A prendre ou à laisser ?
Miossec A prendre (1998, PIAS)
Reprenons aujourd’hui notre exploration de la discographie de l’épatant Breton là où nous l’avions laissée, à savoir à ce troisième épisode paru en 1998. Nous noterons déjà un paradoxe, cet album marquant les débuts d’un véritable succès public pour Miossec alors même qu’il s’agit probablement de son disque le moins abouti, en tout cas celui le plus fréquemment éreinté par la critique et par son auteur lui-même. Alors, qu’en est-il vraiment de cet A prendre que je réécoute avec assiduité depuis quelques jours : vrai plantage ou bien trésor sous-estimé ? Ni l’un ni l’autre, répondrais-je, bien que n’étant pas Normand.

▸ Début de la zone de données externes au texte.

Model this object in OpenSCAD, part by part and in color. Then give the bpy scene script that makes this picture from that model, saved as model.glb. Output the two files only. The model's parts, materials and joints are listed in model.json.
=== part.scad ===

Elle me dit quand elle pense elle se demande / Comment elle n’a pas coulé avant une bielle / Dire qu’à une époque elle me pensait capable de lui apprendre / Des trucs comme qu’est-ce qui se passe au ciel / Elle trouve ça drôle, alors elle rit / Je ris aussi, mais moi c’est les nerfs
A table
Après deux premiers albums très réussis, A prendre s’apparenterait plutôt à une erreur de trajectoire que son auteur s’efforcera de rectifier avec ses disques suivants. Miossec semble arriver ici à la fin d’un cycle, qui se traduira dès l’après A prendre par sa rupture artistique avec son comparse des débuts, Guillaume Jouan. Embarqué à l’époque dans un rythme de vie frénétique et cabossé, mordant à pleines dents – la trentaine bien entamée – dans sa nouvelle existence de musicien professionnel après des années d’indécisions et de galères, Miossec dévale la pente esquissée par Baiser en perdant quelque peu le contrôle de son engin. Il avouera plusieurs fois par la suite s’être senti à l’époque dépossédé et dépassé, s’engageant dans une voie rock qui s’avérera au final une voie de garage. On entend donc sur A prendre la plupart du temps des chansons plus musclées, des guitares énergiques affichant leurs airs bravaches sans néanmoins parvenir à retrouver la rugosité mordante des griffures acoustiques de Boire. A prendre ressemble souvent à un fort honorable disque de rock français mais aux angles émoussés, Miossec semblant un peu tourner en rond dans le pré carré qu’il s’était bâti. Le hâbleur timide et touchant tend à se cacher derrière un excès de testostérone musicale et, pour reprendre le texte de A table, il arrive ici un peu trop fréquemment qu’ “on voit le briquet mais pas l’étincelle”.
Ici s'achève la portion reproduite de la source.